Given exercise: Repeat every line below exactly, word for word.

Given material:
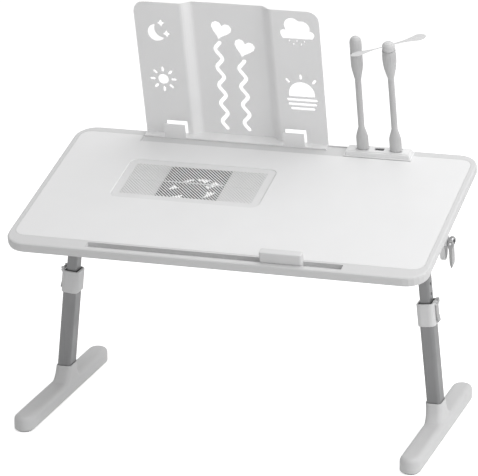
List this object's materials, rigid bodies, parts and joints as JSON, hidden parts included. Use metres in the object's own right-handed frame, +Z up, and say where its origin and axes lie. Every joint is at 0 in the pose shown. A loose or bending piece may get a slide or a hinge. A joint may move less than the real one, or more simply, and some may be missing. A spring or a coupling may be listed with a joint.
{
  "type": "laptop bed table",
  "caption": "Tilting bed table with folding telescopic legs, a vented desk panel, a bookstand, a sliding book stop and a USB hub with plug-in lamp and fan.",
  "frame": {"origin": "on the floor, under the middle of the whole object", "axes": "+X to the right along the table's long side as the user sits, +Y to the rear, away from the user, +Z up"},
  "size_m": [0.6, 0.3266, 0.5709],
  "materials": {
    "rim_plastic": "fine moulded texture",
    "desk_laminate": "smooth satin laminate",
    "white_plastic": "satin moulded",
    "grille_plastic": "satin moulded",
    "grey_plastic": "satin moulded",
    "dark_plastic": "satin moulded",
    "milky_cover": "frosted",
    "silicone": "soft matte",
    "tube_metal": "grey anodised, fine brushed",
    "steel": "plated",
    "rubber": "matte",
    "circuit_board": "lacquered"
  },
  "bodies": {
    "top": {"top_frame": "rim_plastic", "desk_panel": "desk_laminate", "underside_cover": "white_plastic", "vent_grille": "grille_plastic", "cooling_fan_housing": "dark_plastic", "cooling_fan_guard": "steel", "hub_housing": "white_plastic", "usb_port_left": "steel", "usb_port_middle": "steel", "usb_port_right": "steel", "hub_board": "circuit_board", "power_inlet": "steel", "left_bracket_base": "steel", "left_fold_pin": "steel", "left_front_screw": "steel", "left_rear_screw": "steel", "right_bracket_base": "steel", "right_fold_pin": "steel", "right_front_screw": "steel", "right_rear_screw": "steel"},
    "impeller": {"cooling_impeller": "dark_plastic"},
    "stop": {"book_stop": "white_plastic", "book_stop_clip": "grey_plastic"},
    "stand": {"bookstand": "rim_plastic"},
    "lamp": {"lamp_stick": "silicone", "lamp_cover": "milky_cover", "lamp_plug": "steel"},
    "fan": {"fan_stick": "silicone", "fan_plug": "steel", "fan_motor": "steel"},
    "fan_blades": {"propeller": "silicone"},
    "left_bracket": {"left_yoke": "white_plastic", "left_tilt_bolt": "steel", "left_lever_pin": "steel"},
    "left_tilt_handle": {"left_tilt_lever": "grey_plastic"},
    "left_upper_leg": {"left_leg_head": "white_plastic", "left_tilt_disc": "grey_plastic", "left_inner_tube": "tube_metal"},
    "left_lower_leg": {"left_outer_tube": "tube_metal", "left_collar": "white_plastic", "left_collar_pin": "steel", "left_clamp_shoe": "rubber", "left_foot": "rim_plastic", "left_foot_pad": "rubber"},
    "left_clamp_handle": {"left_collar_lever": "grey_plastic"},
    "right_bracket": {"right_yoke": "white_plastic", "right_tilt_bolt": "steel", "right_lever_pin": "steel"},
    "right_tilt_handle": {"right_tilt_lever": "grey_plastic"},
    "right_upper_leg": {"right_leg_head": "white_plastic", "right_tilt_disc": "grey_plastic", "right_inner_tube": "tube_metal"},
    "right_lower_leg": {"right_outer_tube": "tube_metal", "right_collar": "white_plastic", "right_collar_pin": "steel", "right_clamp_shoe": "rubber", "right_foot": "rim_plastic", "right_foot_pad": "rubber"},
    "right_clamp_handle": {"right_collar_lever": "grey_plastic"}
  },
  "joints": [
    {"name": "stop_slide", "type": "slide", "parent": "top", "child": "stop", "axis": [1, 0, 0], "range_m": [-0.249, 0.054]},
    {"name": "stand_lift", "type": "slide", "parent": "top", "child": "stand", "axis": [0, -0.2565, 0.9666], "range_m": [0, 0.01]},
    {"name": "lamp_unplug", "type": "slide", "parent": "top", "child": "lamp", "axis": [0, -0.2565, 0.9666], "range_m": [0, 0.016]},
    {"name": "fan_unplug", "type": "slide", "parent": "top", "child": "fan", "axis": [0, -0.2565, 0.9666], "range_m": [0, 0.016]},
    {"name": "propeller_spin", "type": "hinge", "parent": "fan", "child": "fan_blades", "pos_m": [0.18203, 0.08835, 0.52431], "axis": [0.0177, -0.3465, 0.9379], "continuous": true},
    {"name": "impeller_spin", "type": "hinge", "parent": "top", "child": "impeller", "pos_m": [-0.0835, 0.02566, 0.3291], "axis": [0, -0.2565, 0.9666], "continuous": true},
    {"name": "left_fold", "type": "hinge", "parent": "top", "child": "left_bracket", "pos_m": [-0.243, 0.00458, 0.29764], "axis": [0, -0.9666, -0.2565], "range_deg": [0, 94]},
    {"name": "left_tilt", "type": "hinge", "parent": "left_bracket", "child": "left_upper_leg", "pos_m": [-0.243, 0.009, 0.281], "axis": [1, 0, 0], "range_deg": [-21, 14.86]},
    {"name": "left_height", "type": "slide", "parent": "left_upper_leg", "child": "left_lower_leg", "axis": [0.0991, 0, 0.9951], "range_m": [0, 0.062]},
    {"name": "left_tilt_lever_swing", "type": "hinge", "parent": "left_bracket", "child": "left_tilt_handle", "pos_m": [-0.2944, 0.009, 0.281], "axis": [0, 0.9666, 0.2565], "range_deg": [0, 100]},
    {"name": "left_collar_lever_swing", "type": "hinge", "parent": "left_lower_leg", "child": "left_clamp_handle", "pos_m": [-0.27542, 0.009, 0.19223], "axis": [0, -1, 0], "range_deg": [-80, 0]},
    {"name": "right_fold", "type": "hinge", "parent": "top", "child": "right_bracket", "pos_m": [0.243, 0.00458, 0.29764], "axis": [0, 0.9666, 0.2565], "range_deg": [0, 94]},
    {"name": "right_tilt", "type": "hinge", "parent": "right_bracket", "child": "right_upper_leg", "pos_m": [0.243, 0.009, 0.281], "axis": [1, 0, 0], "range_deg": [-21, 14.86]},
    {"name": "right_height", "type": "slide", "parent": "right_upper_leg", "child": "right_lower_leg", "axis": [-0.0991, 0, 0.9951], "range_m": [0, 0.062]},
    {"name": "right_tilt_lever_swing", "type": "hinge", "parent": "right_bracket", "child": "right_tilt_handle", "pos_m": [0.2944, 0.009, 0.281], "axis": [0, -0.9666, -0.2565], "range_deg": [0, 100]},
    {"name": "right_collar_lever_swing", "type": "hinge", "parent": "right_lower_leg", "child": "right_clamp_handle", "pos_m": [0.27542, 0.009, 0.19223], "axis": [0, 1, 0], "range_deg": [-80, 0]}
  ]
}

Result of the exercise:
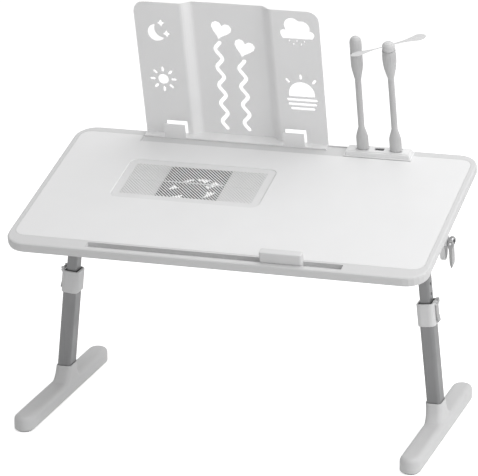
List this object's materials, rigid bodies, parts and joints as JSON, hidden parts included. Use metres in the object's own right-handed frame, +Z up, and say where its origin and axes lie. Every joint is at 0 in the pose shown. A loose or bending piece may get a slide or a hinge. A joint may move less than the real one, or more simply, and some may be missing. A spring or a coupling may be listed with a joint.
{
  "type": "laptop bed table",
  "caption": "Tilting bed table with folding telescopic legs, a vented desk panel, a bookstand, a sliding book stop and a USB hub with plug-in lamp and fan.",
  "frame": {"origin": "on the floor, under the middle of the whole object", "axes": "+X to the right along the table's long side as the user sits, +Y to the rear, away from the user, +Z up"},
  "size_m": [0.6, 0.3266, 0.5709],
  "materials": {
    "rim_plastic": "fine moulded texture",
    "desk_laminate": "smooth satin laminate",
    "white_plastic": "satin moulded",
    "grille_plastic": "satin moulded",
    "grey_plastic": "satin moulded",
    "dark_plastic": "satin moulded",
    "milky_cover": "frosted",
    "silicone": "soft matte",
    "tube_metal": "grey anodised, fine brushed",
    "steel": "plated",
    "rubber": "matte",
    "circuit_board": "lacquered"
  },
  "bodies": {
    "top": {"top_frame": "rim_plastic", "desk_panel": "desk_laminate", "underside_cover": "white_plastic", "vent_grille": "grille_plastic", "cooling_fan_housing": "dark_plastic", "cooling_fan_guard": "steel", "hub_housing": "white_plastic", "usb_port_left": "steel", "usb_port_middle": "steel", "usb_port_right": "steel", "hub_board": "circuit_board", "power_inlet": "steel", "left_bracket_base": "steel", "left_fold_pin": "steel", "left_front_screw": "steel", "left_rear_screw": "steel", "right_bracket_base": "steel", "right_fold_pin": "steel", "right_front_screw": "steel", "right_rear_screw": "steel"},
    "impeller": {"cooling_impeller": "dark_plastic"},
    "stop": {"book_stop": "white_plastic", "book_stop_clip": "grey_plastic"},
    "stand": {"bookstand": "rim_plastic"},
    "lamp": {"lamp_stick": "silicone", "lamp_cover": "milky_cover", "lamp_plug": "steel"},
    "fan": {"fan_stick": "silicone", "fan_plug": "steel", "fan_motor": "steel"},
    "fan_blades": {"propeller": "silicone"},
    "left_bracket": {"left_yoke": "white_plastic", "left_tilt_bolt": "steel", "left_lever_pin": "steel"},
    "left_tilt_handle": {"left_tilt_lever": "grey_plastic"},
    "left_upper_leg": {"left_leg_head": "white_plastic", "left_tilt_disc": "grey_plastic", "left_inner_tube": "tube_metal"},
    "left_lower_leg": {"left_outer_tube": "tube_metal", "left_collar": "white_plastic", "left_collar_pin": "steel", "left_clamp_shoe": "rubber", "left_foot": "rim_plastic", "left_foot_pad": "rubber"},
    "left_clamp_handle": {"left_collar_lever": "grey_plastic"},
    "right_bracket": {"right_yoke": "white_plastic", "right_tilt_bolt": "steel", "right_lever_pin": "steel"},
    "right_tilt_handle": {"right_tilt_lever": "grey_plastic"},
    "right_upper_leg": {"right_leg_head": "white_plastic", "right_tilt_disc": "grey_plastic", "right_inner_tube": "tube_metal"},
    "right_lower_leg": {"right_outer_tube": "tube_metal", "right_collar": "white_plastic", "right_collar_pin": "steel", "right_clamp_shoe": "rubber", "right_foot": "rim_plastic", "right_foot_pad": "rubber"},
    "right_clamp_handle": {"right_collar_lever": "grey_plastic"}
  },
  "joints": [
    {"name": "stop_slide", "type": "slide", "parent": "top", "child": "stop", "axis": [1, 0, 0], "range_m": [-0.249, 0.054]},
    {"name": "stand_lift", "type": "slide", "parent": "top", "child": "stand", "axis": [0, -0.2565, 0.9666], "range_m": [0, 0.01]},
    {"name": "lamp_unplug", "type": "slide", "parent": "top", "child": "lamp", "axis": [0, -0.2565, 0.9666], "range_m": [0, 0.016]},
    {"name": "fan_unplug", "type": "slide", "parent": "top", "child": "fan", "axis": [0, -0.2565, 0.9666], "range_m": [0, 0.016]},
    {"name": "propeller_spin", "type": "hinge", "parent": "fan", "child": "fan_blades", "pos_m": [0.18203, 0.08835, 0.52431], "axis": [0.0177, -0.3465, 0.9379], "continuous": true},
    {"name": "impeller_spin", "type": "hinge", "parent": "top", "child": "impeller", "pos_m": [-0.0835, 0.02566, 0.3291], "axis": [0, -0.2565, 0.9666], "continuous": true},
    {"name": "left_fold", "type": "hinge", "parent": "top", "child": "left_bracket", "pos_m": [-0.243, 0.00458, 0.29764], "axis": [0, -0.9666, -0.2565], "range_deg": [0, 94]},
    {"name": "left_tilt", "type": "hinge", "parent": "left_bracket", "child": "left_upper_leg", "pos_m": [-0.243, 0.009, 0.281], "axis": [1, 0, 0], "range_deg": [-21, 14.86]},
    {"name": "left_height", "type": "slide", "parent": "left_upper_leg", "child": "left_lower_leg", "axis": [0.0991, 0, 0.9951], "range_m": [0, 0.062]},
    {"name": "left_tilt_lever_swing", "type": "hinge", "parent": "left_bracket", "child": "left_tilt_handle", "pos_m": [-0.2944, 0.009, 0.281], "axis": [0, 0.9666, 0.2565], "range_deg": [0, 100]},
    {"name": "left_collar_lever_swing", "type": "hinge", "parent": "left_lower_leg", "child": "left_clamp_handle", "pos_m": [-0.27542, 0.009, 0.19223], "axis": [0, -1, 0], "range_deg": [-80, 0]},
    {"name": "right_fold", "type": "hinge", "parent": "top", "child": "right_bracket", "pos_m": [0.243, 0.00458, 0.29764], "axis": [0, 0.9666, 0.2565], "range_deg": [0, 94]},
    {"name": "right_tilt", "type": "hinge", "parent": "right_bracket", "child": "right_upper_leg", "pos_m": [0.243, 0.009, 0.281], "axis": [1, 0, 0], "range_deg": [-21, 14.86]},
    {"name": "right_height", "type": "slide", "parent": "right_upper_leg", "child": "right_lower_leg", "axis": [-0.0991, 0, 0.9951], "range_m": [0, 0.062]},
    {"name": "right_tilt_lever_swing", "type": "hinge", "parent": "right_bracket", "child": "right_tilt_handle", "pos_m": [0.2944, 0.009, 0.281], "axis": [0, -0.9666, -0.2565], "range_deg": [0, 100]},
    {"name": "right_collar_lever_swing", "type": "hinge", "parent": "right_lower_leg", "child": "right_clamp_handle", "pos_m": [0.27542, 0.009, 0.19223], "axis": [0, 1, 0], "range_deg": [-80, 0]}
  ]
}